DIRECTIONS — Start at the line containing "for name, side" and stop at the line containing "zip(*points))), Vector(map(max, zip(*points)))"; copy those lines exactly, both ends included, and no others.

SOURCE MATERIAL —
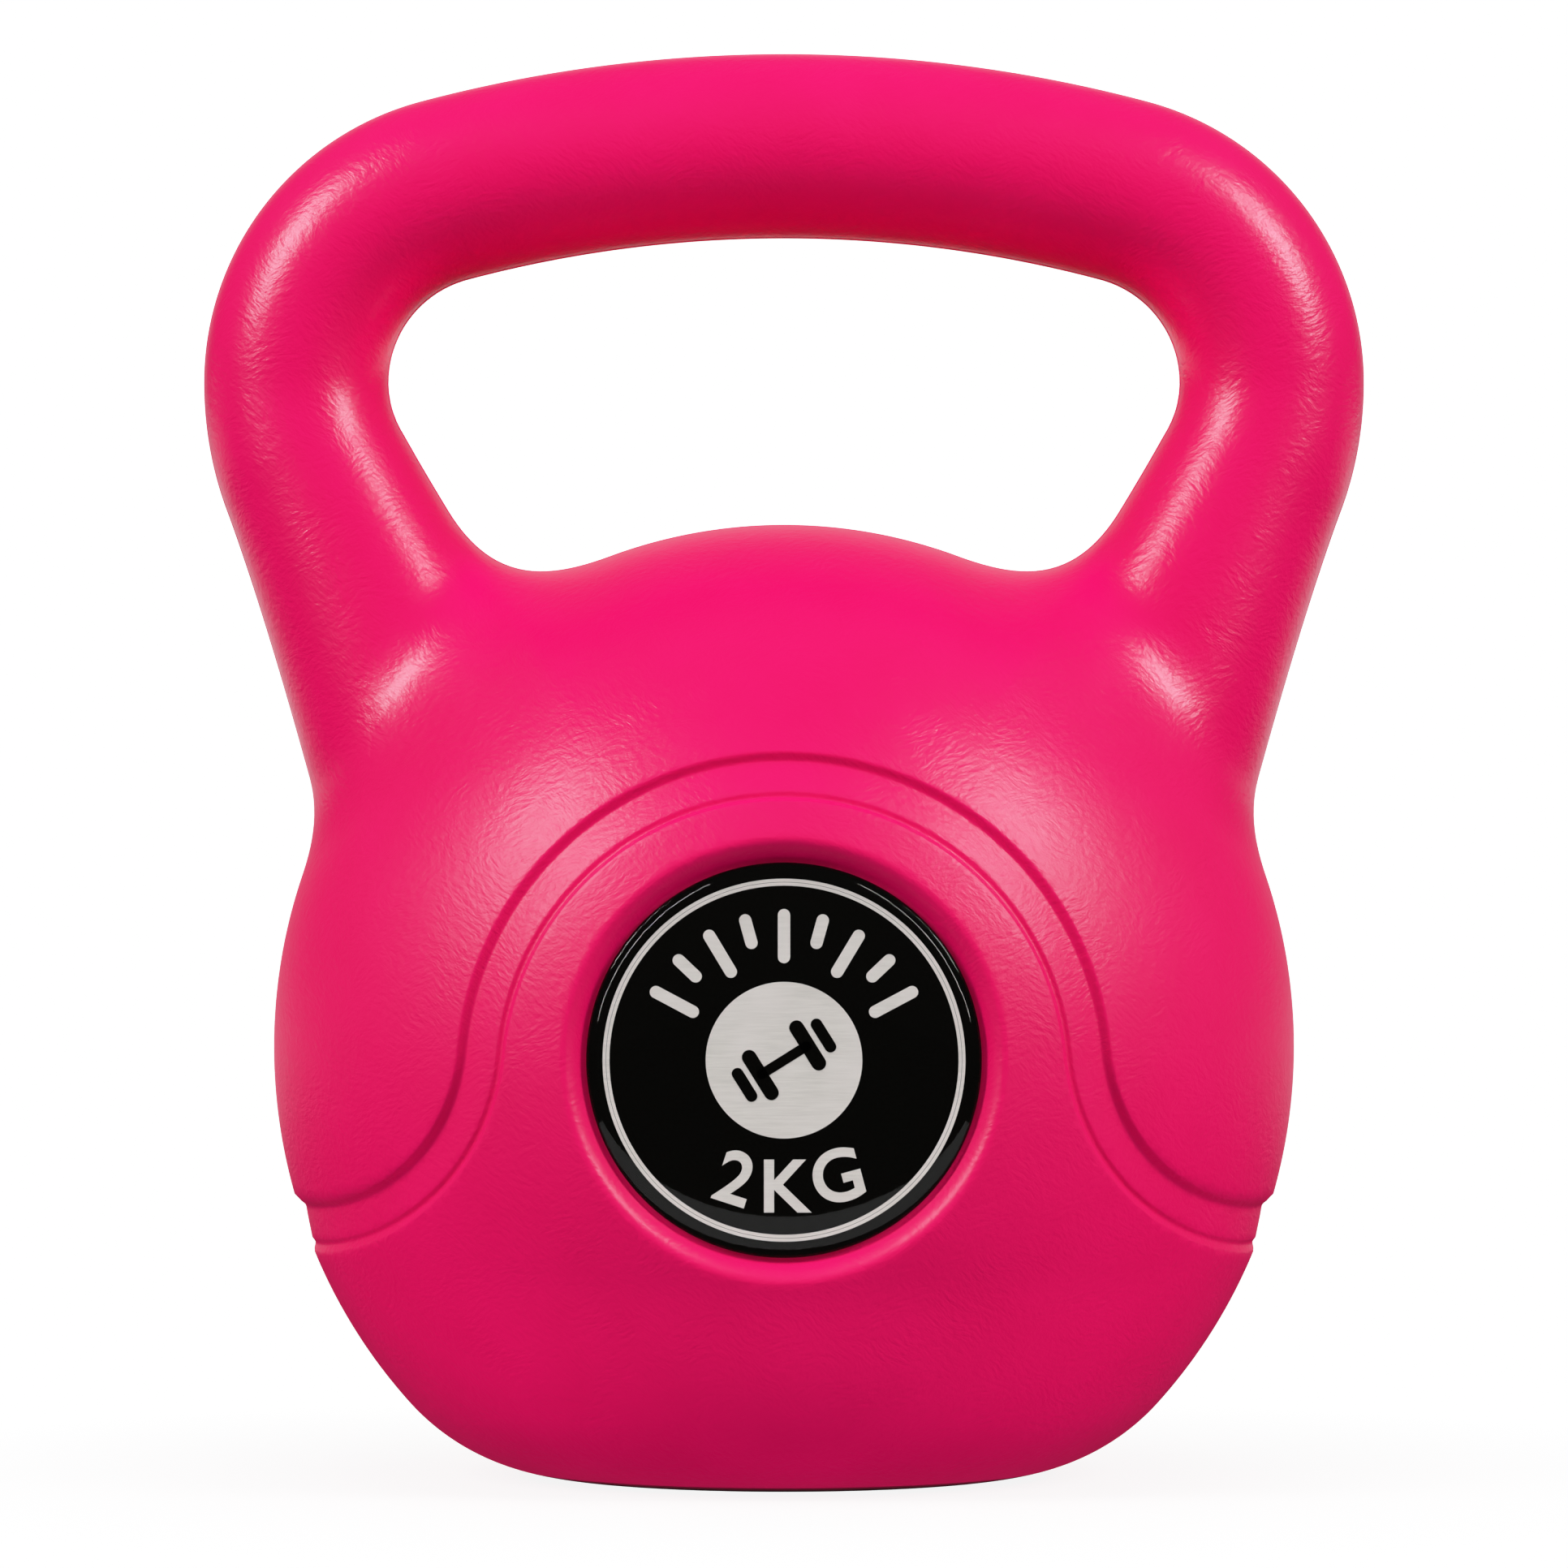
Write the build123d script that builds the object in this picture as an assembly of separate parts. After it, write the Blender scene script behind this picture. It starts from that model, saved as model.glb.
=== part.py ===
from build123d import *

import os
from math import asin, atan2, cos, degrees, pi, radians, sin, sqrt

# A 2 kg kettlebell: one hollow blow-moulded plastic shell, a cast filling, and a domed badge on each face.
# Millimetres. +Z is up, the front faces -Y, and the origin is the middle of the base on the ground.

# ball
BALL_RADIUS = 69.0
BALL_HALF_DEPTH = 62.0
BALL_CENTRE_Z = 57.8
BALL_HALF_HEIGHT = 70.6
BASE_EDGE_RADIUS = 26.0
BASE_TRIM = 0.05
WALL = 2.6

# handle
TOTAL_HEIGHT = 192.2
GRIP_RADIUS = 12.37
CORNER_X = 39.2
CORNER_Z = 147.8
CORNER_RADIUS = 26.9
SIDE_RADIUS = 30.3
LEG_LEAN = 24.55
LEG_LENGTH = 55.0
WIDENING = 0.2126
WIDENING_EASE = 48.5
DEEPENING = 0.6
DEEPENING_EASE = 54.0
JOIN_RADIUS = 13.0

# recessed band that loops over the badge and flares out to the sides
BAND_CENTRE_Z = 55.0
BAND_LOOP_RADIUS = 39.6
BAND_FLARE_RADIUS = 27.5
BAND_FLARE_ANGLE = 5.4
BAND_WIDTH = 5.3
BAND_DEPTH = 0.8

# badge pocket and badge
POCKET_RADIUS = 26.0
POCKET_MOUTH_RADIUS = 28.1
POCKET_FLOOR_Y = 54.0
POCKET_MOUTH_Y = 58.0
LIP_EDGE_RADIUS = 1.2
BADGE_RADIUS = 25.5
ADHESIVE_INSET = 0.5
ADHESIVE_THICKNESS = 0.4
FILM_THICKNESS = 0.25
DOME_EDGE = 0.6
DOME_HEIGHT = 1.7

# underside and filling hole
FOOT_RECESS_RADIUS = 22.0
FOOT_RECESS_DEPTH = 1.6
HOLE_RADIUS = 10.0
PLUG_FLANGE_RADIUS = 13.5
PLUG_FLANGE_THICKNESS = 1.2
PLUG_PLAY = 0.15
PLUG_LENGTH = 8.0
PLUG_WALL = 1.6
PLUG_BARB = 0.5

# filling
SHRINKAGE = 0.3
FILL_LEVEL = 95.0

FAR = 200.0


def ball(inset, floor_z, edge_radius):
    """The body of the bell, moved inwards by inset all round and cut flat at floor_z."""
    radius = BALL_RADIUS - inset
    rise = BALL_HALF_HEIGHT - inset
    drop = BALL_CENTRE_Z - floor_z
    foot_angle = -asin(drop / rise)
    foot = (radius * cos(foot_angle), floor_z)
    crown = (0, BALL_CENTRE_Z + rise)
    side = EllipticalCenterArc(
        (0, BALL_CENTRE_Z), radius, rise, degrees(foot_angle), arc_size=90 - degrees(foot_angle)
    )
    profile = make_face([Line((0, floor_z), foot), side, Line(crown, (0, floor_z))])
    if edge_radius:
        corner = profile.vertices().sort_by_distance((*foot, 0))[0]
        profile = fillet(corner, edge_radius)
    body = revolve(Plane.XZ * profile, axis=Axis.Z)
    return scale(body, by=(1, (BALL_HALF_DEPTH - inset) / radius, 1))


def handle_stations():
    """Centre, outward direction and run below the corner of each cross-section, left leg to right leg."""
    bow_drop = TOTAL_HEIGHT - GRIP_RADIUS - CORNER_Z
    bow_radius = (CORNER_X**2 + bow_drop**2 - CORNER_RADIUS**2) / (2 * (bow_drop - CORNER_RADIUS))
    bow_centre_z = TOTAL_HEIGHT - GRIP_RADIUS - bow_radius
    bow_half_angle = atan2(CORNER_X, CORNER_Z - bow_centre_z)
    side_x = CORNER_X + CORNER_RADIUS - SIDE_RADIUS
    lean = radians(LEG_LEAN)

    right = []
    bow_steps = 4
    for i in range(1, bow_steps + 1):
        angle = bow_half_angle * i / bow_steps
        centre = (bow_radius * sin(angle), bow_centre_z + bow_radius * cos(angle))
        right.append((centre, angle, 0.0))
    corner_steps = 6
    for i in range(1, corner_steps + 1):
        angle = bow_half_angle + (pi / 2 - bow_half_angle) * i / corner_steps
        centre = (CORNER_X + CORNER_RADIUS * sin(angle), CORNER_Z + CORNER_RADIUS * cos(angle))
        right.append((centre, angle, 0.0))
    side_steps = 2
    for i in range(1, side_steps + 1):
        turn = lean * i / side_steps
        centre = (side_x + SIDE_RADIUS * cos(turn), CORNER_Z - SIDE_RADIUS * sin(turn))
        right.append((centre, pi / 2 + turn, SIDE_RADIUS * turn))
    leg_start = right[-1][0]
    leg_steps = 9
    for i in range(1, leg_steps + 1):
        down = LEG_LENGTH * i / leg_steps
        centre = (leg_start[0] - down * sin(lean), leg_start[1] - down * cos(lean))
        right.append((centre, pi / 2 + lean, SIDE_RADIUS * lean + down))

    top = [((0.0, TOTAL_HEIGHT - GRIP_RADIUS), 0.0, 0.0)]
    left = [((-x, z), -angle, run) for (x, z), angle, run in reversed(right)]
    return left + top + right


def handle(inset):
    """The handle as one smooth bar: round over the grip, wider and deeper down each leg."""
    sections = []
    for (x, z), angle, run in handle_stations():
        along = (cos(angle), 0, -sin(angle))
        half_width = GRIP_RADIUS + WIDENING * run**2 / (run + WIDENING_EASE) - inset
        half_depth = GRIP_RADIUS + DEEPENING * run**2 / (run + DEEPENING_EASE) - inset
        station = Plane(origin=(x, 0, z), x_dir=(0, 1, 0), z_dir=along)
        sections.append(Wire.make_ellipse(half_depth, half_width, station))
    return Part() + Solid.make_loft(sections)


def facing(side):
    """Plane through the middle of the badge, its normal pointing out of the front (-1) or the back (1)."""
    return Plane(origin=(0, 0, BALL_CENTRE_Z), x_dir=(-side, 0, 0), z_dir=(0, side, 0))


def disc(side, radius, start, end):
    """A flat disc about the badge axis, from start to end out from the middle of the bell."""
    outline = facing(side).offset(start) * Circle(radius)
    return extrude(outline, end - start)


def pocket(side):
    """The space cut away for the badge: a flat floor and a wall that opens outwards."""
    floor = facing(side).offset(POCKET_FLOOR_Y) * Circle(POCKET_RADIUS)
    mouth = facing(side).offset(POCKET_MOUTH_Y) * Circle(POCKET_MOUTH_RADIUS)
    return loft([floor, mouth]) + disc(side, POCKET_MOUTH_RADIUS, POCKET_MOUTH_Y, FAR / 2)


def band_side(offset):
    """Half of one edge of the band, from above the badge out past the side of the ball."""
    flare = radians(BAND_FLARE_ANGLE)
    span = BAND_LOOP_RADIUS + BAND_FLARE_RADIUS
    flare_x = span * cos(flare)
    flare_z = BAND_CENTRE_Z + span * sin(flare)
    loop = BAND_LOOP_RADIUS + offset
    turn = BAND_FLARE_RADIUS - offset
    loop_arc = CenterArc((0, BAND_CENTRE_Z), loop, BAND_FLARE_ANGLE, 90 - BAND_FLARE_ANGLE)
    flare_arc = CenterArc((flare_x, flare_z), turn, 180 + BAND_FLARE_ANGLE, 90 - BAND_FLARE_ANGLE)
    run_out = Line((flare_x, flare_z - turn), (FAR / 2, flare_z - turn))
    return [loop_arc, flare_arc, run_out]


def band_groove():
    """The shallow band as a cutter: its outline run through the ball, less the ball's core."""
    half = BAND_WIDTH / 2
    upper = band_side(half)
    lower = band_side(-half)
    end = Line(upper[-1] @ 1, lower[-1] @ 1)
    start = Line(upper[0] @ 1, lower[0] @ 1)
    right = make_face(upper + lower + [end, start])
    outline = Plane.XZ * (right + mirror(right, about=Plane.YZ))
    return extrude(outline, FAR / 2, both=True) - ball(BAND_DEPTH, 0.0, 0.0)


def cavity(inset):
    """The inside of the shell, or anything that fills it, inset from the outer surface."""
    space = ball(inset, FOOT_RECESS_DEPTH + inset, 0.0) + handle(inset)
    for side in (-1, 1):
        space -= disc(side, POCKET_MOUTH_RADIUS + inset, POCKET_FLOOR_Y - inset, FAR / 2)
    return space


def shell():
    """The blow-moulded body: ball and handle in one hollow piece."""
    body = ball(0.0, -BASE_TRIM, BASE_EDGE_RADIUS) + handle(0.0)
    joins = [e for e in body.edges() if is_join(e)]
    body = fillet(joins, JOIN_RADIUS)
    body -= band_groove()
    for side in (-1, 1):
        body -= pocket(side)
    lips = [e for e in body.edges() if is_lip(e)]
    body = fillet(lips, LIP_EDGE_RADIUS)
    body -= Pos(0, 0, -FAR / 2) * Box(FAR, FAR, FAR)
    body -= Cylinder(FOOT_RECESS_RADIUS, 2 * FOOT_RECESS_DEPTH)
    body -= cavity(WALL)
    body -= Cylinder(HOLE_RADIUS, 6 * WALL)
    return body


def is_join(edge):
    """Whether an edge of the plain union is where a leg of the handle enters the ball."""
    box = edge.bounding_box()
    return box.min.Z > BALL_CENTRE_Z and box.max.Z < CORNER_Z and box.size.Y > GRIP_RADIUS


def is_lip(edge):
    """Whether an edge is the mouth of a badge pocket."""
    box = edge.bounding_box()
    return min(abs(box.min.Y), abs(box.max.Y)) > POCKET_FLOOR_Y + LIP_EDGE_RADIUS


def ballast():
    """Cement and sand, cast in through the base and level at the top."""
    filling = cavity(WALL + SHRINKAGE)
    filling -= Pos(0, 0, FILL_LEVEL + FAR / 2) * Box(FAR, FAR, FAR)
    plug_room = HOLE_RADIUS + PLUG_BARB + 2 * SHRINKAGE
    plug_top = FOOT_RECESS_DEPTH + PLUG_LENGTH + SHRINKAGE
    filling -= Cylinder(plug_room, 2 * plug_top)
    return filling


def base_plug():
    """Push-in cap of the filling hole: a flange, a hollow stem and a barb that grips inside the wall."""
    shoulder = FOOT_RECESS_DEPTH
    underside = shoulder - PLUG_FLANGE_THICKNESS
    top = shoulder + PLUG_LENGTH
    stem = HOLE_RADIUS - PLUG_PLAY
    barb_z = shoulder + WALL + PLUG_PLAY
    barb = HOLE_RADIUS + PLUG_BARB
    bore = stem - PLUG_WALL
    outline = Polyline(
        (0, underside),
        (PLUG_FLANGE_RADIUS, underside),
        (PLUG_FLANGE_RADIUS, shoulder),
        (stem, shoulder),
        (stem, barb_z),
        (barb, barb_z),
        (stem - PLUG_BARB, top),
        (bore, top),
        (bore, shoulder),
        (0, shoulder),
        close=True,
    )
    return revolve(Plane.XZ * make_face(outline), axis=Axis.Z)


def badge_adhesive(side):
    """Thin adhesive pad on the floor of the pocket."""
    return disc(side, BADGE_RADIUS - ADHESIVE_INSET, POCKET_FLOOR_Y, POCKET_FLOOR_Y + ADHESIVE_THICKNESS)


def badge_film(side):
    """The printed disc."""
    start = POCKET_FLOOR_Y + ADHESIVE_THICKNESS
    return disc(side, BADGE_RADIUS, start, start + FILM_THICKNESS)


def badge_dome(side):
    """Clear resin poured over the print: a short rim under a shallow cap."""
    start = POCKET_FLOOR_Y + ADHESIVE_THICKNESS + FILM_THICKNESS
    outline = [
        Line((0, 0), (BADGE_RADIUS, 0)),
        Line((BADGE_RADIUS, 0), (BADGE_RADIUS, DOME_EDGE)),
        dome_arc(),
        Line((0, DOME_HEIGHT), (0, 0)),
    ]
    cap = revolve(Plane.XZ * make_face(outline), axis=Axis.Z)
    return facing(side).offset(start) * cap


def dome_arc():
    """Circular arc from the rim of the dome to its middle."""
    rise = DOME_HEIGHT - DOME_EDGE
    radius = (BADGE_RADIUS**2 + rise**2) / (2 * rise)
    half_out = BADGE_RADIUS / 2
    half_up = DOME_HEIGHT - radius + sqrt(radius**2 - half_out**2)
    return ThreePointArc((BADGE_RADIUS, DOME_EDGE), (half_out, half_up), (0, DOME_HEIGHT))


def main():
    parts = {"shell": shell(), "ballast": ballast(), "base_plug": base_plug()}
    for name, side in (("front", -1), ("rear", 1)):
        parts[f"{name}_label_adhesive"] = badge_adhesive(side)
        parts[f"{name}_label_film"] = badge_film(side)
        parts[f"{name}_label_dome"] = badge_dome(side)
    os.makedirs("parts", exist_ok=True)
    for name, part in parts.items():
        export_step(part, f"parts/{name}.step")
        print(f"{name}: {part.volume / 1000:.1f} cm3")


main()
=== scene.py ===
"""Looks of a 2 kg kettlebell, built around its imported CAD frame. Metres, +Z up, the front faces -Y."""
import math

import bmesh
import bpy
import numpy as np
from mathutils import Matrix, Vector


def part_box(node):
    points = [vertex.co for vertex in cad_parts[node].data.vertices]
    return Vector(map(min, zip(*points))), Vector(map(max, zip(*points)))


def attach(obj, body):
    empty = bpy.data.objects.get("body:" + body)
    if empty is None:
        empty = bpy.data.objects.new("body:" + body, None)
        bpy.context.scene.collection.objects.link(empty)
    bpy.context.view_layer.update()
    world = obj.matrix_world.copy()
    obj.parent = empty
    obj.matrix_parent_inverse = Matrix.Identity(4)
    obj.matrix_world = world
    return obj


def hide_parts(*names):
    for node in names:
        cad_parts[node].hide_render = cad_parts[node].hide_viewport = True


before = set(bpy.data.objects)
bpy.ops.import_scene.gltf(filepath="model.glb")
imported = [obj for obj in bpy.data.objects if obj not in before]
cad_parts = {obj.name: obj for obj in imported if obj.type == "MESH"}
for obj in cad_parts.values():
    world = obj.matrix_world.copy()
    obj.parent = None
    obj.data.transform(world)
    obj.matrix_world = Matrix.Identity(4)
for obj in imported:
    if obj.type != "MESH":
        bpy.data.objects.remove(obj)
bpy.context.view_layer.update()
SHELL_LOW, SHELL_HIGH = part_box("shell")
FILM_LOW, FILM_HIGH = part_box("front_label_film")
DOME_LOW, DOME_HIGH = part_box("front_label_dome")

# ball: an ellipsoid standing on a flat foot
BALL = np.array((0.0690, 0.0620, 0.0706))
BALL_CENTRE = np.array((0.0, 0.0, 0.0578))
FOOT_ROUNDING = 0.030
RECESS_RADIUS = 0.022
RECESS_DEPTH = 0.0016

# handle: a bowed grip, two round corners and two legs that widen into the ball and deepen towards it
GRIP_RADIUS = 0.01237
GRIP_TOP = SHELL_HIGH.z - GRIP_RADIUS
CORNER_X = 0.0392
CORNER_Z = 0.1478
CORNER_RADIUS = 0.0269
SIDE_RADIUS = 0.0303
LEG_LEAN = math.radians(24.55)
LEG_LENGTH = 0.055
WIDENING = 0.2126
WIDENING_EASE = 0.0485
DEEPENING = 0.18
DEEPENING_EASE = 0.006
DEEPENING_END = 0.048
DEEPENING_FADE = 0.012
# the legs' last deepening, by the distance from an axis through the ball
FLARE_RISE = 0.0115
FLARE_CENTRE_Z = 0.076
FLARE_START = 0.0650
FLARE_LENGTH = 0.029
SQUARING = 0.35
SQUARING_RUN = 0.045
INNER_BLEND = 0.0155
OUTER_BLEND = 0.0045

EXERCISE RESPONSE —
    for name, side in (("front", -1), ("rear", 1)):
        parts[f"{name}_label_adhesive"] = badge_adhesive(side)
        parts[f"{name}_label_film"] = badge_film(side)
        parts[f"{name}_label_dome"] = badge_dome(side)
    os.makedirs("parts", exist_ok=True)
    for name, part in parts.items():
        export_step(part, f"parts/{name}.step")
        print(f"{name}: {part.volume / 1000:.1f} cm3")


main()
=== scene.py ===
"""Looks of a 2 kg kettlebell, built around its imported CAD frame. Metres, +Z up, the front faces -Y."""
import math

import bmesh
import bpy
import numpy as np
from mathutils import Matrix, Vector


def part_box(node):
    points = [vertex.co for vertex in cad_parts[node].data.vertices]
    return Vector(map(min, zip(*points))), Vector(map(max, zip(*points)))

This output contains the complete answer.